On Wed, Oct 25, 2006 at 03:38:23PM +1000, David Chinner wrote:
> On Wed, Oct 25, 2006 at 12:48:44AM -0400, Jeff Garzik wrote:
> > On Wed, Oct 25, 2006 at 02:27:53PM +1000, David Chinner wrote:
> > > But it a race that is _easily_ handled, and applications only need to
> > > implement one interface, not a different method for every
> > > filesystem that requires deeep filesystem knowledge.
> > > 
> > > Besides, you still have to handle the case where the block you want
> > > has already been allocated because reading the metadata from
> > > userspace doesn't prevent the kernel from allocating the block you
> > > want before you ask for it...
> > 
> > The race is easily handled either way, by having the block move fail
> > when you tell the kernel the destination blocks.
> 
> So why are you arguing that an interface is no good because it
> is fundamentally racy? ;)

My point was that it is silly to introduce obviously racy code into the
kernel, when -- inside the kernel -- it could be handled race-free.

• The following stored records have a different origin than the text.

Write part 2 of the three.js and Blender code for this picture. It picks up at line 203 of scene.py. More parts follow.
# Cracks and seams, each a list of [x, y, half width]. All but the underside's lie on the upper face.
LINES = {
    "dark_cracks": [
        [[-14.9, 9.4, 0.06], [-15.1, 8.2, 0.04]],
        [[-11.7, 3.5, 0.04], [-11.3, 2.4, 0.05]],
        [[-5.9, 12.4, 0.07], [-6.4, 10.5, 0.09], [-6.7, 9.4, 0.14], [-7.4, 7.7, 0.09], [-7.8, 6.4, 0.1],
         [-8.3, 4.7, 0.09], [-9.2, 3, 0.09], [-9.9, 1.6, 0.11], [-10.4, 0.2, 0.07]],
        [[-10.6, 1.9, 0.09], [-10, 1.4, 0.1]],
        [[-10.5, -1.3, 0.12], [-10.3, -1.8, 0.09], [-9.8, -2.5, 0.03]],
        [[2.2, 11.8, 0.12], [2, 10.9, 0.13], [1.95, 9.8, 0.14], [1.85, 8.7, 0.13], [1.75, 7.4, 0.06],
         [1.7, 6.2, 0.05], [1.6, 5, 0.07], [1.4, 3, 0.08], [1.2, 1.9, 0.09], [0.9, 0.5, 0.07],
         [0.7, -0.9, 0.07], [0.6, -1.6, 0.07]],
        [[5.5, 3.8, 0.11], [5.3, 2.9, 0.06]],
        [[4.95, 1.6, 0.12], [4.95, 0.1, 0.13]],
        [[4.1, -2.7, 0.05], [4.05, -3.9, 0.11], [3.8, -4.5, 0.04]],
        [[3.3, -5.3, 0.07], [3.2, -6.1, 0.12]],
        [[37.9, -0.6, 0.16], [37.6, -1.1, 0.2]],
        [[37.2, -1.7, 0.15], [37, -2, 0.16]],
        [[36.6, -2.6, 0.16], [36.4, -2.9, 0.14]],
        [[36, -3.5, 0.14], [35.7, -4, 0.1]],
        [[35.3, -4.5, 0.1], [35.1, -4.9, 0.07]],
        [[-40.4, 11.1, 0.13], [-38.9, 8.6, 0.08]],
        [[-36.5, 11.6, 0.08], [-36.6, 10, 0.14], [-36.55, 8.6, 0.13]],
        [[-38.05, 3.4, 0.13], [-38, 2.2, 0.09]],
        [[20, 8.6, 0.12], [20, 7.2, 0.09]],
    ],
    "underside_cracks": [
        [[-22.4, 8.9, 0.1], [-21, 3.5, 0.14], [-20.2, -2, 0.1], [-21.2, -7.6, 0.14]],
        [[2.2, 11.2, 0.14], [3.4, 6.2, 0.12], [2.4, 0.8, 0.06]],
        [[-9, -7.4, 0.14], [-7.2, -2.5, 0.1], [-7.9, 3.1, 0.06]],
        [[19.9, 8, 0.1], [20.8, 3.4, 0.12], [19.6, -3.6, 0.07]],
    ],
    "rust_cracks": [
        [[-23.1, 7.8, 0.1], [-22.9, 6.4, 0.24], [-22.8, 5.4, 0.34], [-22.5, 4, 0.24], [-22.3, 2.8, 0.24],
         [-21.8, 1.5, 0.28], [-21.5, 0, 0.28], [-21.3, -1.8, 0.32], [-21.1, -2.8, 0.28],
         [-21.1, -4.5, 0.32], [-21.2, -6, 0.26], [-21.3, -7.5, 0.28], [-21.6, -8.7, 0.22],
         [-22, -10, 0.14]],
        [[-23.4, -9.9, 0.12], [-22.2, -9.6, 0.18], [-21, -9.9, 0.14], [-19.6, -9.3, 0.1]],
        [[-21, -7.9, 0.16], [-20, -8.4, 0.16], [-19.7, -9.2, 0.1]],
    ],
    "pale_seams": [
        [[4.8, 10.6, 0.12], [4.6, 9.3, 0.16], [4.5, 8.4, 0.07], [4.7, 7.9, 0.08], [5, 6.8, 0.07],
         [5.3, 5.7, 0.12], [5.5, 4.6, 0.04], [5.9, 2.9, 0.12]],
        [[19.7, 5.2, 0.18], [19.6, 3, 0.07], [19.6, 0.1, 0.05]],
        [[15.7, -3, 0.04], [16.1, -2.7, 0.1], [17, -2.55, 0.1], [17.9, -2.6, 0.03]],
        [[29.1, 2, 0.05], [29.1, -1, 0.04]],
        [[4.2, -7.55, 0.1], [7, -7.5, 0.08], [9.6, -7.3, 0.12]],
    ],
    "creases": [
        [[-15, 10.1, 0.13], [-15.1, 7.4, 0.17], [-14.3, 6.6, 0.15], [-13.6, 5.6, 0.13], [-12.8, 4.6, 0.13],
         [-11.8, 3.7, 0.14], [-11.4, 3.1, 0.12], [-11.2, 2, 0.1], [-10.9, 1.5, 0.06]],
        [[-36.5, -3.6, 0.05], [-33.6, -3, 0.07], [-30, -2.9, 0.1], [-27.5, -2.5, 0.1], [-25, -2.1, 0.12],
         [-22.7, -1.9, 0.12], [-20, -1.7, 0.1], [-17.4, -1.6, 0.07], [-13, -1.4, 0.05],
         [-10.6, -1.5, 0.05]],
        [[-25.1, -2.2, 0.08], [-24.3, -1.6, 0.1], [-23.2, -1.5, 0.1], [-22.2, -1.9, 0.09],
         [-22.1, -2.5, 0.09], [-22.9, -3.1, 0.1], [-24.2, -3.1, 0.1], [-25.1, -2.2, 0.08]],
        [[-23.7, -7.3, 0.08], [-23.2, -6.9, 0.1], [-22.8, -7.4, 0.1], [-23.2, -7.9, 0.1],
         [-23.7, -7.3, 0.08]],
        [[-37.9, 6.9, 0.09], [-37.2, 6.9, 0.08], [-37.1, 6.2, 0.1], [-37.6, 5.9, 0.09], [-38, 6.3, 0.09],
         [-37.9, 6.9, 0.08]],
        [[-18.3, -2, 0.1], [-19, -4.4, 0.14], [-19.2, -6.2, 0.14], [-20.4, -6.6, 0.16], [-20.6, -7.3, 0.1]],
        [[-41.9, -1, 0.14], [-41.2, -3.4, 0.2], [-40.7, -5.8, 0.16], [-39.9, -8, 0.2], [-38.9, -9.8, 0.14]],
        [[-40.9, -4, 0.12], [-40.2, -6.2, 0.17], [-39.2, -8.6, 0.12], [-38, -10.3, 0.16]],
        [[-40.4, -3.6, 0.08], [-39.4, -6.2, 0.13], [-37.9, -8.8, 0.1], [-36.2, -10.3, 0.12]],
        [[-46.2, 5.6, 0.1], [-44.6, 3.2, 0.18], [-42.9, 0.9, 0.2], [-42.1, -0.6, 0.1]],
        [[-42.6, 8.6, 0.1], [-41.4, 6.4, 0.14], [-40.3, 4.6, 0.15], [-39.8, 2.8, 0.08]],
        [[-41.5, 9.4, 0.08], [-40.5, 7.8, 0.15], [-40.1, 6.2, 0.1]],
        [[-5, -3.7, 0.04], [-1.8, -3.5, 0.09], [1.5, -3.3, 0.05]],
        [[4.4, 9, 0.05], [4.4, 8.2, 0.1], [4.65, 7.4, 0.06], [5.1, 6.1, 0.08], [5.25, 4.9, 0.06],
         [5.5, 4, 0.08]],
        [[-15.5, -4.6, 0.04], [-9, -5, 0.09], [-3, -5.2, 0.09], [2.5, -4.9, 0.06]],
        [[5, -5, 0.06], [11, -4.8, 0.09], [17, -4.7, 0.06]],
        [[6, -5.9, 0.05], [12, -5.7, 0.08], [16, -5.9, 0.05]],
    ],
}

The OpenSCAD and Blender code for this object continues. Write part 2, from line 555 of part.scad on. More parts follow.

If you accept a racy solution, you might as well do it outside the
kernel, where you get the same results, but without adding silliness and
bloat to the kernel.


> > Every major filesystem has a libfoofs library that makes it trivial to
> > read the metadata, so all you need to do is use an existing lib.
> 
> IOWs, you are advocating that any application that wants to use this
> special allocation technique needs to link against every different
> filesystem library and it then needs to implement filesystem
> specific searches through their metadata?  Nobody in their right
> mind would ever want to use an interface like this.

Online defrag is OBVIOUSLY highly filesystem specific.  You have to link
against filesystem specific code somewhere, whether its inside the
kernel or outside the kernel.

Further, in the case being discussed in this thread, ext2meta has
already been proven a workable solution.